• [Directions for this task]: Would you restate all the data that follows, word for word?

===== Source data

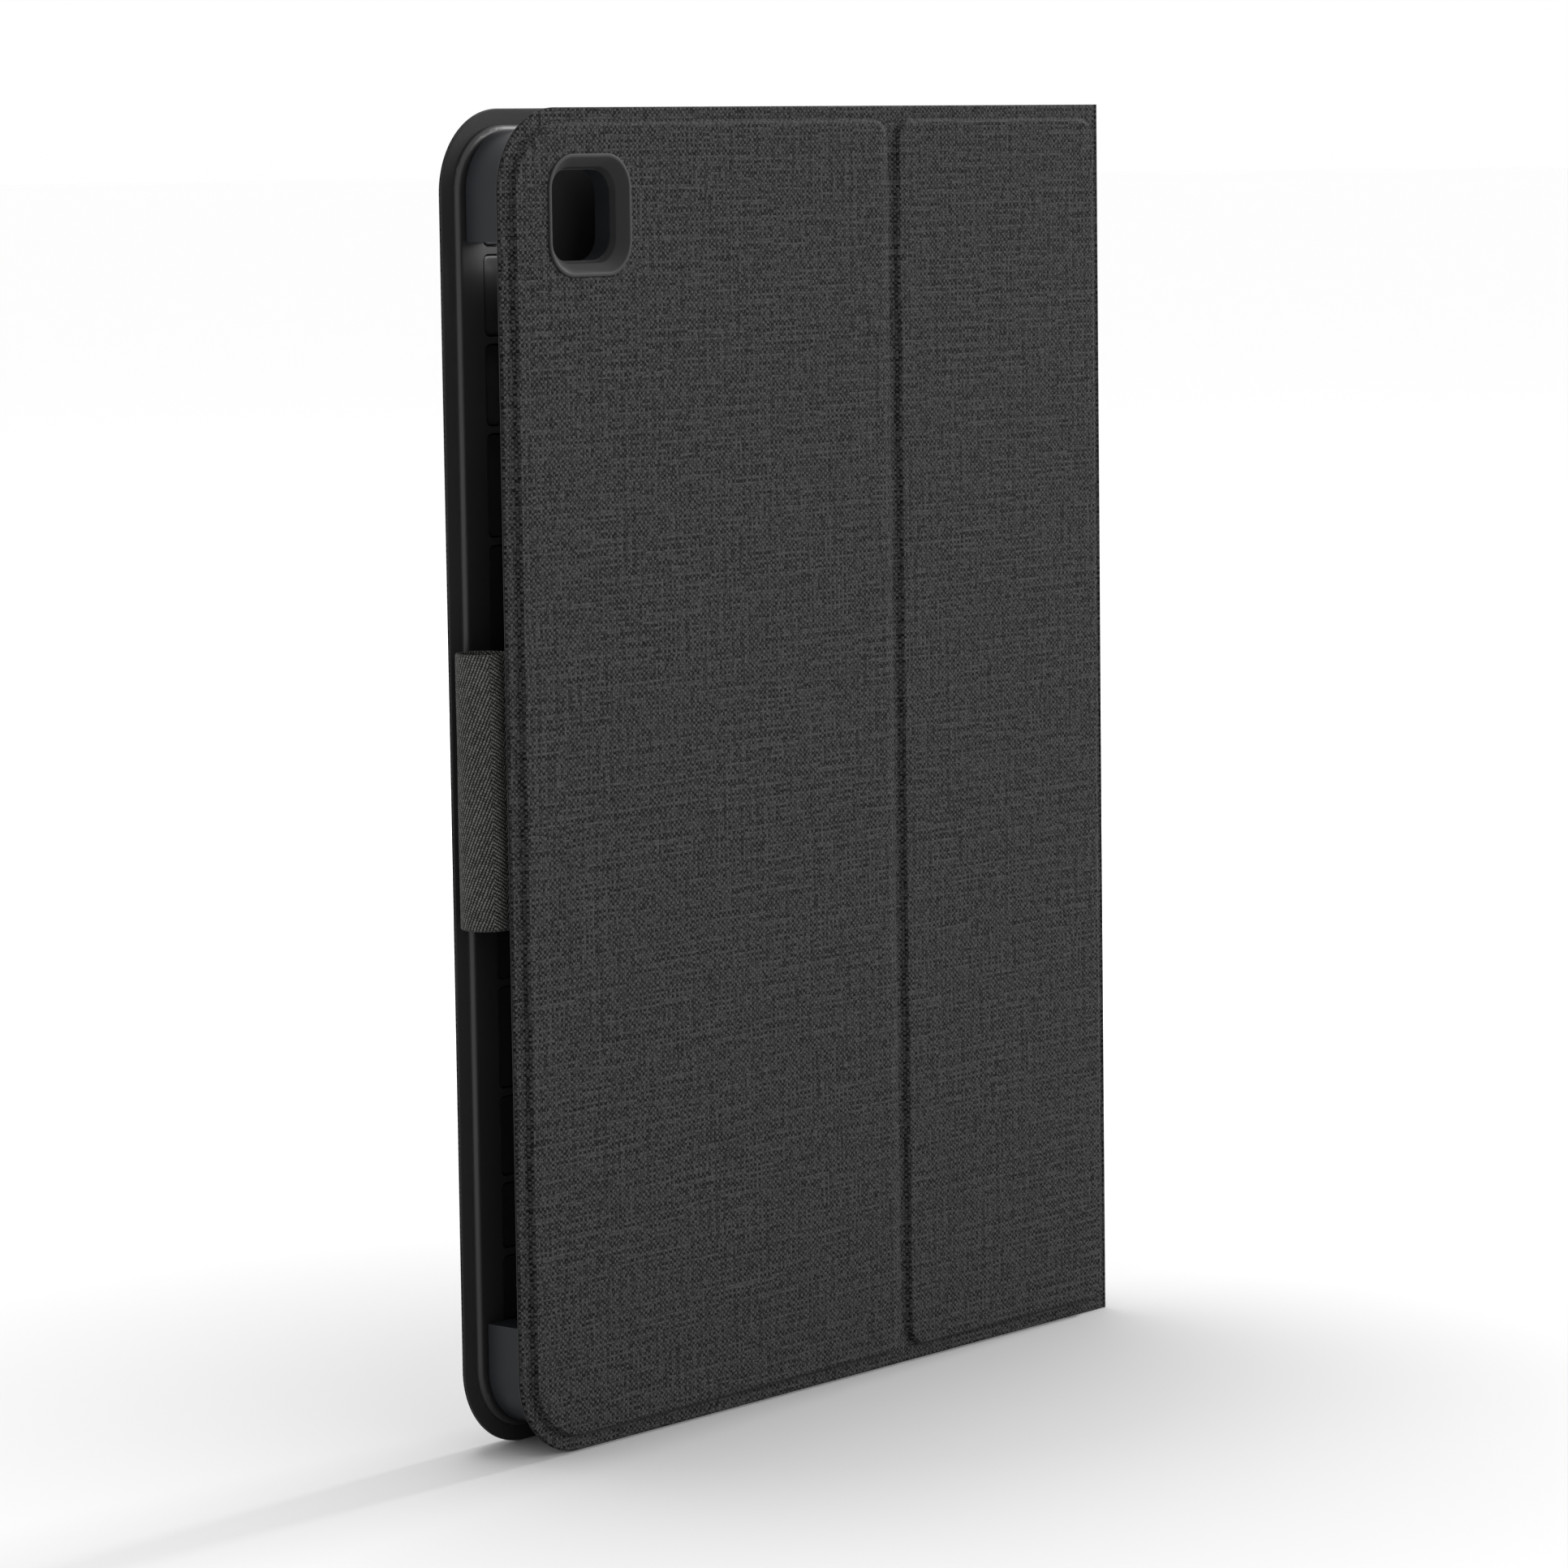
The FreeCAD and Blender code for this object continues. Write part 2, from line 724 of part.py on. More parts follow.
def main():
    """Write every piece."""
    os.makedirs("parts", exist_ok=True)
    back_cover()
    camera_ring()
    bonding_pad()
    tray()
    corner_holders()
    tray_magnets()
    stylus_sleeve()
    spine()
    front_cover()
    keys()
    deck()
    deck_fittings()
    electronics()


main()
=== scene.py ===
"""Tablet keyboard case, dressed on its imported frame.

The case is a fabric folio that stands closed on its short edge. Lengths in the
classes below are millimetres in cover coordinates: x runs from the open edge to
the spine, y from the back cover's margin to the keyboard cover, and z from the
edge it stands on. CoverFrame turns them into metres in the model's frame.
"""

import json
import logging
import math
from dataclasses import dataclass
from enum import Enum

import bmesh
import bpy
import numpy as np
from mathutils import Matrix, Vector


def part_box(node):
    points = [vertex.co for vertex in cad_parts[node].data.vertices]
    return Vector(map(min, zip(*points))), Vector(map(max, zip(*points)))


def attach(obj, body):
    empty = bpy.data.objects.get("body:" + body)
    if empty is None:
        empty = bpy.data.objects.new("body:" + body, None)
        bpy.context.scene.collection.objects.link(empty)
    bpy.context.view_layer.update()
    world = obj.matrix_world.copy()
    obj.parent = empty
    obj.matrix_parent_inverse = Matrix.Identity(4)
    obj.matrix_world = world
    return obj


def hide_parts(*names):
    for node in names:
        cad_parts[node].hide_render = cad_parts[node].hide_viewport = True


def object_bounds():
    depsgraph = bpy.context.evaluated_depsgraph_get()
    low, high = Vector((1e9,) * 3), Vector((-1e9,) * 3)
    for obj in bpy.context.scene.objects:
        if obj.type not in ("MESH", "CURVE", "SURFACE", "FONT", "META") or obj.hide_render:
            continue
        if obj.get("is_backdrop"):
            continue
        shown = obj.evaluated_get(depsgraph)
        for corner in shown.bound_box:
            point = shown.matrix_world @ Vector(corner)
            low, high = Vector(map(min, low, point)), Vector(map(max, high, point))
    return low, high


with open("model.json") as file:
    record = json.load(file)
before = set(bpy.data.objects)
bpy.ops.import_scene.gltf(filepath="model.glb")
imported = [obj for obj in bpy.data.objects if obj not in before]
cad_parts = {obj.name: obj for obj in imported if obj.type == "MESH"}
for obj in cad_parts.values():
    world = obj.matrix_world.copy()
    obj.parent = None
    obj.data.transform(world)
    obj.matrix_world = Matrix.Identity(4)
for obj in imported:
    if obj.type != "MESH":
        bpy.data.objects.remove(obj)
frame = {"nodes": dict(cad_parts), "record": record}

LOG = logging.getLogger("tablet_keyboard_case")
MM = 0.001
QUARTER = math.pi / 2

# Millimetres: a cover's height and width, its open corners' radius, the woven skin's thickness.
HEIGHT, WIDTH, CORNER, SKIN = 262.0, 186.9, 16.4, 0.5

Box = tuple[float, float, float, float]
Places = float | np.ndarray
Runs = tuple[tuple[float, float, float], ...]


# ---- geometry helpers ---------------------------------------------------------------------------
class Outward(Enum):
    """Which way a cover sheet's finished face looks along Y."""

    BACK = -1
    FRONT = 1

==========

• [Answer to this problem]:
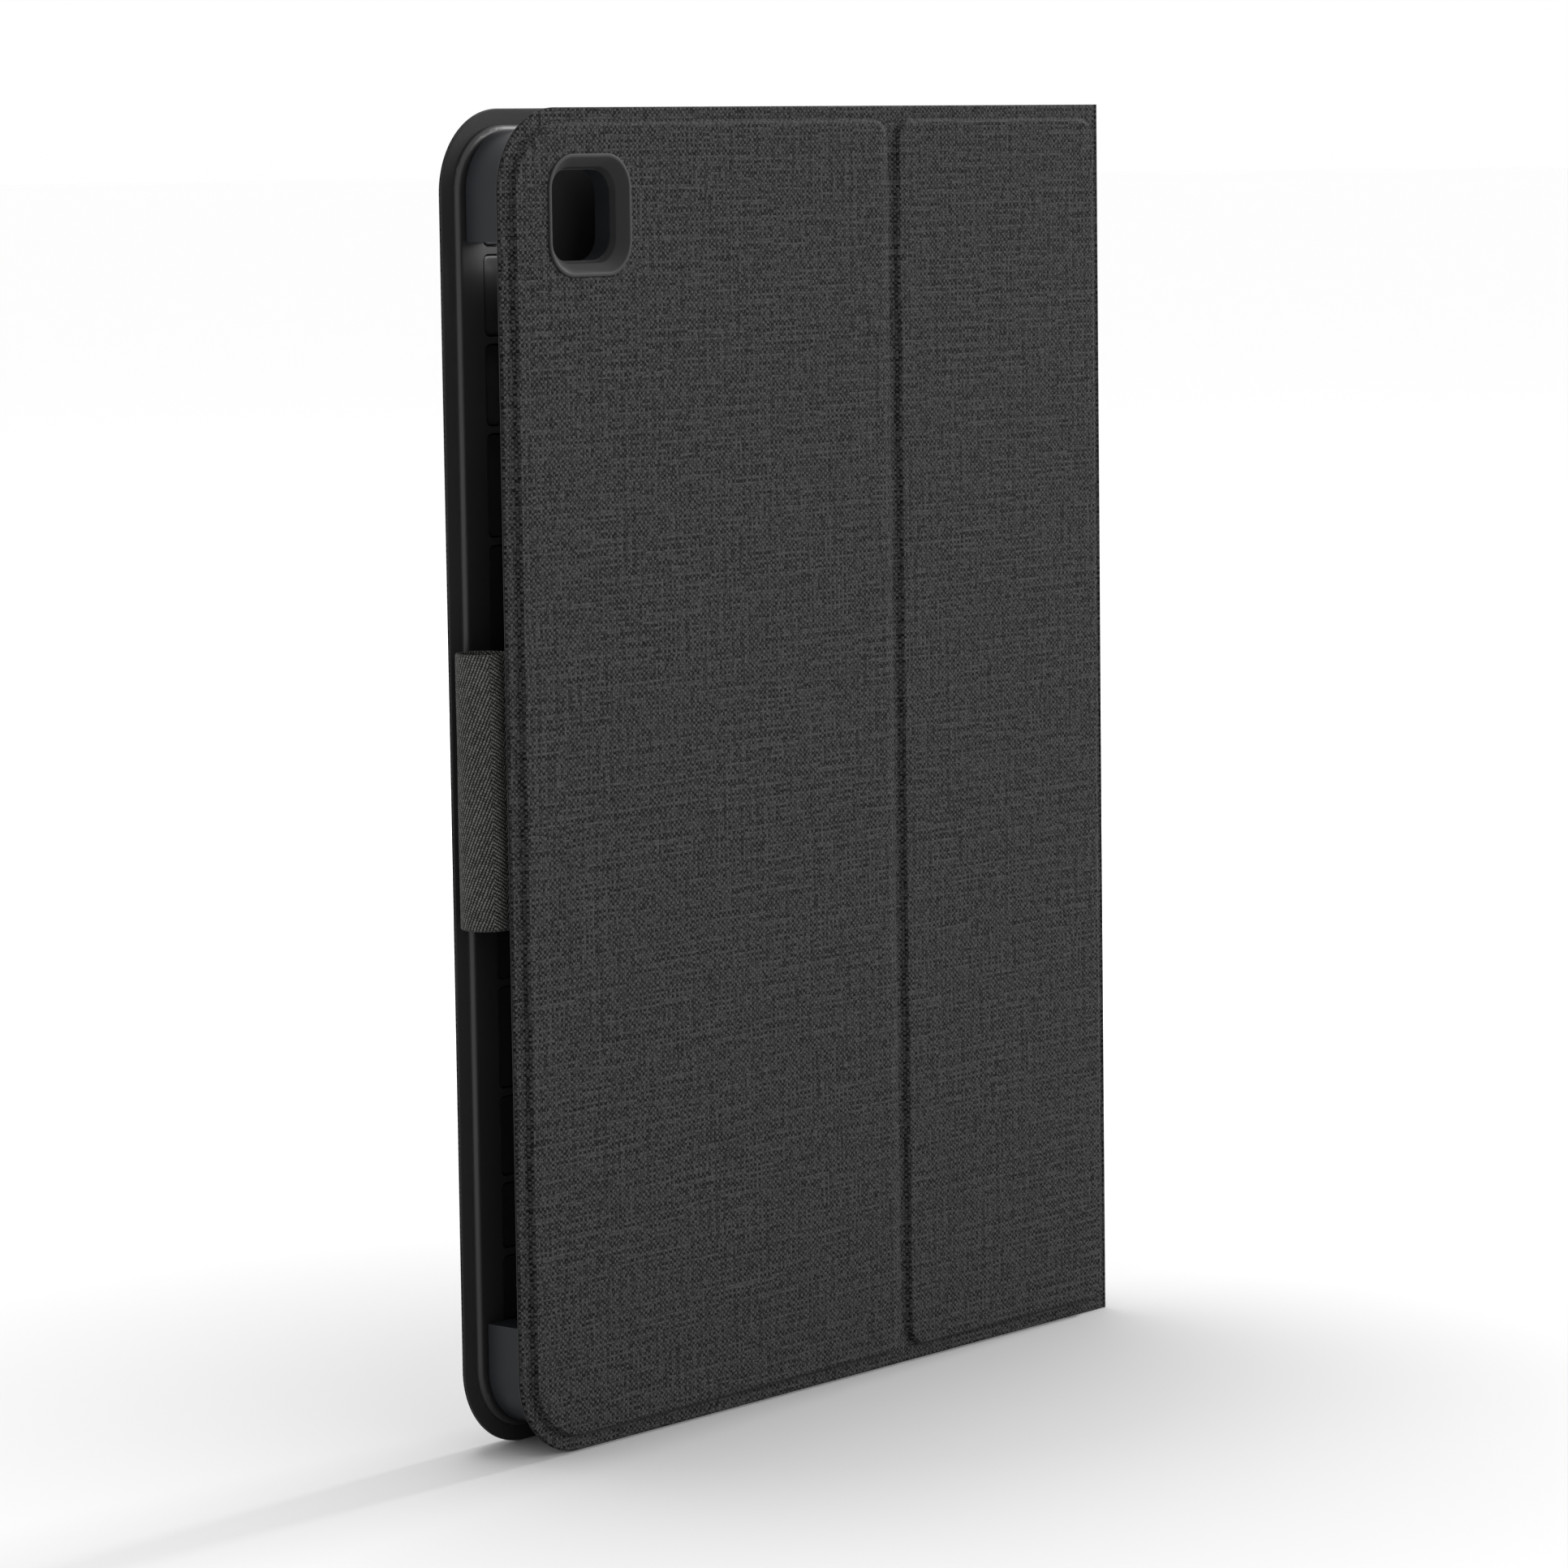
The FreeCAD and Blender code for this object continues. Write part 2, from line 724 of part.py on. More parts follow.
def main():
    """Write every piece."""
    os.makedirs("parts", exist_ok=True)
    back_cover()
    camera_ring()
    bonding_pad()
    tray()
    corner_holders()
    tray_magnets()
    stylus_sleeve()
    spine()
    front_cover()
    keys()
    deck()
    deck_fittings()
    electronics()


main()
=== scene.py ===
"""Tablet keyboard case, dressed on its imported frame.

The case is a fabric folio that stands closed on its short edge. Lengths in the
classes below are millimetres in cover coordinates: x runs from the open edge to
the spine, y from the back cover's margin to the keyboard cover, and z from the
edge it stands on. CoverFrame turns them into metres in the model's frame.
"""

import json
import logging
import math
from dataclasses import dataclass
from enum import Enum

import bmesh
import bpy
import numpy as np
from mathutils import Matrix, Vector


def part_box(node):
    points = [vertex.co for vertex in cad_parts[node].data.vertices]
    return Vector(map(min, zip(*points))), Vector(map(max, zip(*points)))


def attach(obj, body):
    empty = bpy.data.objects.get("body:" + body)
    if empty is None:
        empty = bpy.data.objects.new("body:" + body, None)
        bpy.context.scene.collection.objects.link(empty)
    bpy.context.view_layer.update()
    world = obj.matrix_world.copy()
    obj.parent = empty
    obj.matrix_parent_inverse = Matrix.Identity(4)
    obj.matrix_world = world
    return obj


def hide_parts(*names):
    for node in names:
        cad_parts[node].hide_render = cad_parts[node].hide_viewport = True


def object_bounds():
    depsgraph = bpy.context.evaluated_depsgraph_get()
    low, high = Vector((1e9,) * 3), Vector((-1e9,) * 3)
    for obj in bpy.context.scene.objects:
        if obj.type not in ("MESH", "CURVE", "SURFACE", "FONT", "META") or obj.hide_render:
            continue
        if obj.get("is_backdrop"):
            continue
        shown = obj.evaluated_get(depsgraph)
        for corner in shown.bound_box:
            point = shown.matrix_world @ Vector(corner)
            low, high = Vector(map(min, low, point)), Vector(map(max, high, point))
    return low, high


with open("model.json") as file:
    record = json.load(file)
before = set(bpy.data.objects)
bpy.ops.import_scene.gltf(filepath="model.glb")
imported = [obj for obj in bpy.data.objects if obj not in before]
cad_parts = {obj.name: obj for obj in imported if obj.type == "MESH"}
for obj in cad_parts.values():
    world = obj.matrix_world.copy()
    obj.parent = None
    obj.data.transform(world)
    obj.matrix_world = Matrix.Identity(4)
for obj in imported:
    if obj.type != "MESH":
        bpy.data.objects.remove(obj)
frame = {"nodes": dict(cad_parts), "record": record}

LOG = logging.getLogger("tablet_keyboard_case")
MM = 0.001
QUARTER = math.pi / 2

# Millimetres: a cover's height and width, its open corners' radius, the woven skin's thickness.
HEIGHT, WIDTH, CORNER, SKIN = 262.0, 186.9, 16.4, 0.5

Box = tuple[float, float, float, float]
Places = float | np.ndarray
Runs = tuple[tuple[float, float, float], ...]


# ---- geometry helpers ---------------------------------------------------------------------------
class Outward(Enum):
    """Which way a cover sheet's finished face looks along Y."""

    BACK = -1
    FRONT = 1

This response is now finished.